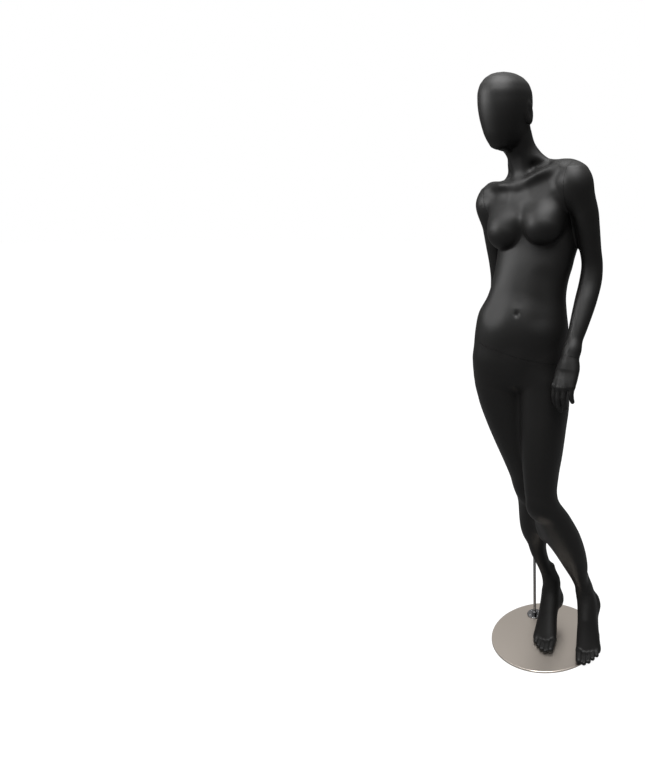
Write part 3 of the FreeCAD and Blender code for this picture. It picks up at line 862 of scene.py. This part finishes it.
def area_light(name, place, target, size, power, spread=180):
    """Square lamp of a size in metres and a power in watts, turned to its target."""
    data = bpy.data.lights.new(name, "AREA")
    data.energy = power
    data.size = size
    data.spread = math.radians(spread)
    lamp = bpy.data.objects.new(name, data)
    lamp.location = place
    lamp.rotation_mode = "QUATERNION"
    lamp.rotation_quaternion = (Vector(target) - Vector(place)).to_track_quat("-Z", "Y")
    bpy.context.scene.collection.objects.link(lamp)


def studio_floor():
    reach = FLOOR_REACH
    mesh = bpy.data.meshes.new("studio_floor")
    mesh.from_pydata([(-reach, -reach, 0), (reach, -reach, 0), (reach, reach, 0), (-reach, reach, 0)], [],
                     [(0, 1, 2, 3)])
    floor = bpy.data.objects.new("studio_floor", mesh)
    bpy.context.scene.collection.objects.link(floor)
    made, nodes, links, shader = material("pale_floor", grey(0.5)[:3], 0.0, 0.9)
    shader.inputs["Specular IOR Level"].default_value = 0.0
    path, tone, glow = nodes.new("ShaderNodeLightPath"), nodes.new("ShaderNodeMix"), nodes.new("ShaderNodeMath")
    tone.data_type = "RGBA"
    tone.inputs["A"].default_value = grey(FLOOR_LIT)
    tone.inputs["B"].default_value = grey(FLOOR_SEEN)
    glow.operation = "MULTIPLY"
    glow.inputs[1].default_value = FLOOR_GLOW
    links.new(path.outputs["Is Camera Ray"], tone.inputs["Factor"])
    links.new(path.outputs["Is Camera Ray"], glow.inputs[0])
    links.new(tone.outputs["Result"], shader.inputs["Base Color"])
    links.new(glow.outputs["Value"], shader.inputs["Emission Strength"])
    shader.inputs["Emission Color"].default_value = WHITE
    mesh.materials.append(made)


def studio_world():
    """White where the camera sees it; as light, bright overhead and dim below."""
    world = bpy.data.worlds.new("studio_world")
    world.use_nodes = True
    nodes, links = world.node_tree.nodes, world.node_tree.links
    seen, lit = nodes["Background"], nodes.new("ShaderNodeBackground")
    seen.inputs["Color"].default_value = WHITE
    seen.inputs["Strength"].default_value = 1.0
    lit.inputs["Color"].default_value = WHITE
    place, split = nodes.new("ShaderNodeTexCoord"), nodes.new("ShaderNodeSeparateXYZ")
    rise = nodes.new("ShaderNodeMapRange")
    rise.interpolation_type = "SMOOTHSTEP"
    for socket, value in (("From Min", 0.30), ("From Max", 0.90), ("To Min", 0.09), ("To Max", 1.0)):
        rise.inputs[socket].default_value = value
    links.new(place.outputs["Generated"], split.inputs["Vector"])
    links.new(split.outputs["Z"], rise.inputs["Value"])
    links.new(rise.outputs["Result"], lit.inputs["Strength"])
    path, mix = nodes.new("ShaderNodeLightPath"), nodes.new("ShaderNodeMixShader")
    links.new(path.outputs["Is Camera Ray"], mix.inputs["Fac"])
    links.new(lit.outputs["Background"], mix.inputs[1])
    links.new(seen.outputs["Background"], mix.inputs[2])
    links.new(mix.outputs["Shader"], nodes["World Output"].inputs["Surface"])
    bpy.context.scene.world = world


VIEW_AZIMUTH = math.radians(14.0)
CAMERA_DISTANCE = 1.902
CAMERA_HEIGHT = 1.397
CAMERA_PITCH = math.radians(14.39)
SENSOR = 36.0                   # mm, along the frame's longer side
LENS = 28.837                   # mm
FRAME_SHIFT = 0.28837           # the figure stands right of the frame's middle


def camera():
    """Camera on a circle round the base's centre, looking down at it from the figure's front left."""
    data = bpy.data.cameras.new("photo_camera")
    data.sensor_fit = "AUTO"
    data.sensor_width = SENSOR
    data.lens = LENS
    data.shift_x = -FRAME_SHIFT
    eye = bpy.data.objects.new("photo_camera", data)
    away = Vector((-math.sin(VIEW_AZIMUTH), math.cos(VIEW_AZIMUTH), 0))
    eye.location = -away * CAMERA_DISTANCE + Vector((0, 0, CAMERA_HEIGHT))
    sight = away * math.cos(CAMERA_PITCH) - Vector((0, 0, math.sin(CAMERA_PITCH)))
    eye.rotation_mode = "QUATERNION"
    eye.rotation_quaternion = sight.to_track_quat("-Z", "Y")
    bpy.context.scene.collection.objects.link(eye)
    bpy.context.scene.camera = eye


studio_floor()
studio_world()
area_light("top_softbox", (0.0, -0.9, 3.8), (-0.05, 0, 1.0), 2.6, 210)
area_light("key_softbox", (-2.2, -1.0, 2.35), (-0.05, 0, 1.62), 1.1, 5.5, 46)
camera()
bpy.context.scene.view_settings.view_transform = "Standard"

+ + + +

Word for word, quote the lines of the material from the first line through the line with "mesh.materials.append(made)", both ends included.

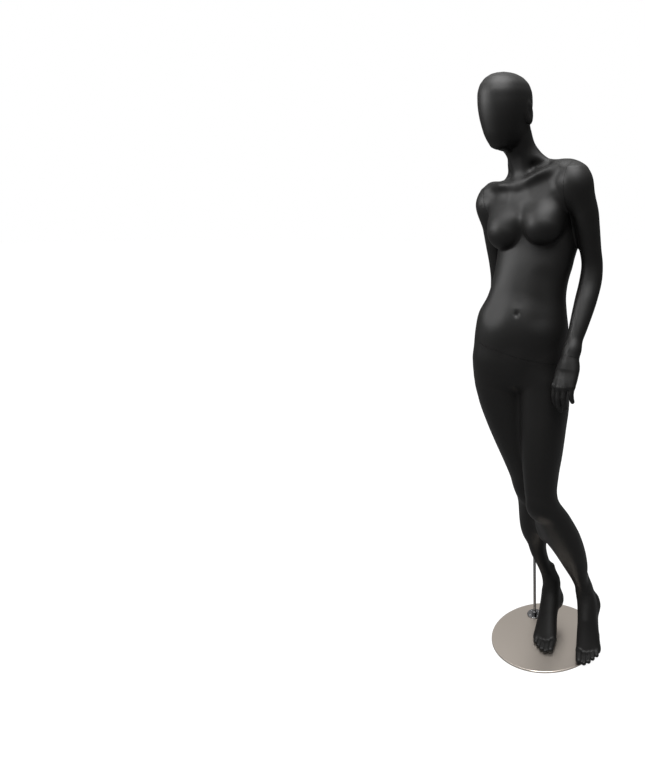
Write part 3 of the FreeCAD and Blender code for this picture. It picks up at line 862 of scene.py. This part finishes it.
def area_light(name, place, target, size, power, spread=180):
    """Square lamp of a size in metres and a power in watts, turned to its target."""
    data = bpy.data.lights.new(name, "AREA")
    data.energy = power
    data.size = size
    data.spread = math.radians(spread)
    lamp = bpy.data.objects.new(name, data)
    lamp.location = place
    lamp.rotation_mode = "QUATERNION"
    lamp.rotation_quaternion = (Vector(target) - Vector(place)).to_track_quat("-Z", "Y")
    bpy.context.scene.collection.objects.link(lamp)


def studio_floor():
    reach = FLOOR_REACH
    mesh = bpy.data.meshes.new("studio_floor")
    mesh.from_pydata([(-reach, -reach, 0), (reach, -reach, 0), (reach, reach, 0), (-reach, reach, 0)], [],
                     [(0, 1, 2, 3)])
    floor = bpy.data.objects.new("studio_floor", mesh)
    bpy.context.scene.collection.objects.link(floor)
    made, nodes, links, shader = material("pale_floor", grey(0.5)[:3], 0.0, 0.9)
    shader.inputs["Specular IOR Level"].default_value = 0.0
    path, tone, glow = nodes.new("ShaderNodeLightPath"), nodes.new("ShaderNodeMix"), nodes.new("ShaderNodeMath")
    tone.data_type = "RGBA"
    tone.inputs["A"].default_value = grey(FLOOR_LIT)
    tone.inputs["B"].default_value = grey(FLOOR_SEEN)
    glow.operation = "MULTIPLY"
    glow.inputs[1].default_value = FLOOR_GLOW
    links.new(path.outputs["Is Camera Ray"], tone.inputs["Factor"])
    links.new(path.outputs["Is Camera Ray"], glow.inputs[0])
    links.new(tone.outputs["Result"], shader.inputs["Base Color"])
    links.new(glow.outputs["Value"], shader.inputs["Emission Strength"])
    shader.inputs["Emission Color"].default_value = WHITE
    mesh.materials.append(made)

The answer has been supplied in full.